*Given problem*
Look through the data below. Show each line where the string "from" occurs.

*Raw data*
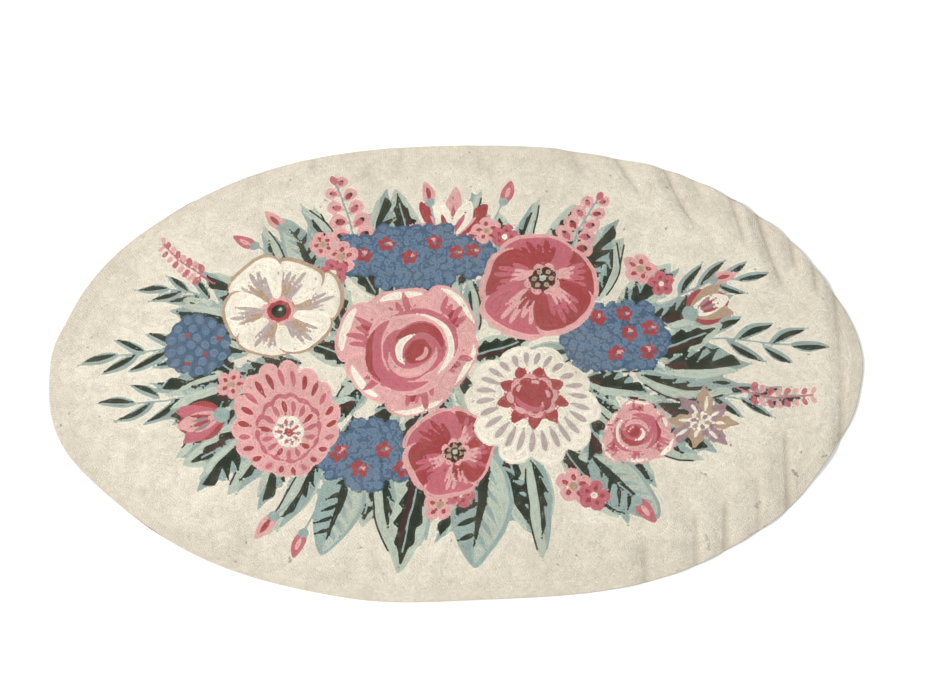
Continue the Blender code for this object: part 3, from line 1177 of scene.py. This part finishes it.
def wool(name, colour):
    """Twisted wool of one dye."""
    material = bpy.data.materials.new(name)
    material.use_nodes = True
    nodes, links = material.node_tree.nodes, material.node_tree.links
    shader = nodes["Principled BSDF"]
    shader.inputs["Roughness"].default_value = 0.92
    shader.inputs["Specular IOR Level"].default_value = 0.25
    shader.inputs["Sheen Weight"].default_value = 0.12
    shader.inputs["Sheen Roughness"].default_value = 0.5
    tone = nodes.new("ShaderNodeAttribute")
    tone.attribute_name = "tone"
    dye = nodes.new("ShaderNodeMix")
    dye.data_type = "RGBA"
    dye.blend_type = "MULTIPLY"
    dye.inputs["Factor"].default_value = 1.0
    dye.inputs["A"].default_value = (*linear(colour), 1.0)
    links.new(tone.outputs["Color"], dye.inputs["B"])
    # Soil, with painted shade along the creases, is mixed over the dyed colour.
    soil_and_shade = nodes.new("ShaderNodeGroup")
    soil_and_shade.node_tree = SOIL_AND_SHADE_GROUP
    soiled_and_shaded = nodes.new("ShaderNodeMix")
    soiled_and_shaded.data_type = "RGBA"
    soiled_and_shaded.inputs["B"].default_value = SOIL_AND_CREASE_SHADE
    links.new(soil_and_shade.outputs["Amount"], soiled_and_shaded.inputs["Factor"])
    links.new(dye.outputs["Result"], soiled_and_shaded.inputs["A"])
    links.new(soiled_and_shaded.outputs["Result"], shader.inputs["Base Color"])
    strand = nodes.new("ShaderNodeUVMap")
    strand.uv_map = "strand"
    twist = nodes.new("ShaderNodeTexWave")
    twist.bands_direction = "DIAGONAL"
    twist.inputs["Scale"].default_value = 1.3
    twist.inputs["Distortion"].default_value = 1.5
    twist.inputs["Detail"].default_value = 2
    links.new(strand.outputs["UV"], twist.inputs["Vector"])
    bump = nodes.new("ShaderNodeBump")
    bump.inputs["Strength"].default_value = 0.5
    bump.inputs["Distance"].default_value = 0.0003
    links.new(twist.outputs["Fac"], bump.inputs["Height"])
    links.new(bump.outputs["Normal"], shader.inputs["Normal"])
    return material


print("wool reads tone, trodden and strand from each mesh")

# %% [markdown]
# ## Laying the stitches
#
# The one stitch is copied to every place with array arithmetic, turned along its row and set on the
# cloth at the height of the folds there. One object per yarn keeps each under two hundred thousand
# triangles, and the ivory ground, far the largest, is shared out between four.

# %% Places and tones
Fleck = namedtuple("Fleck", "x y to_x to_y tone")
FLECKS = [
    Fleck(611, -219, 617, -228, 0.5),
    Fleck(543, -275, 539, -284, 0.6),
    Fleck(443, -334, 447, -362, 0.72),
    Fleck(665, -192, 673, -192, 0.6),
    Fleck(627, -183, 629, -185, 0.55),
    Fleck(-293, -377, -292, -381, 0.5),
]
FLECK_REACH = 2.2

x = (laid[:, 0] + laid[:, 2]) / 2
y = (laid[:, 1] + laid[:, 3]) / 2
run = laid[:, 2:4] - laid[:, :2]
length = np.hypot(*run.T).clip(3.0, 7.5)
along = run / np.hypot(*run.T)[:, None]
patch_here = cloth[cells_at(x, y)]
kept = patch_here != OUTSIDE
yarn_of = np.array([YARN_NAMES.index("ivory")] + [YARN_NAMES.index(drawn.yarn) for drawn in PATCHES])
yarn_here = yarn_of[patch_here.clip(0)]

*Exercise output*
Continue the Blender code for this object: part 3, from line 1177 of scene.py. This part finishes it.
print("wool reads tone, trodden and strand from each mesh")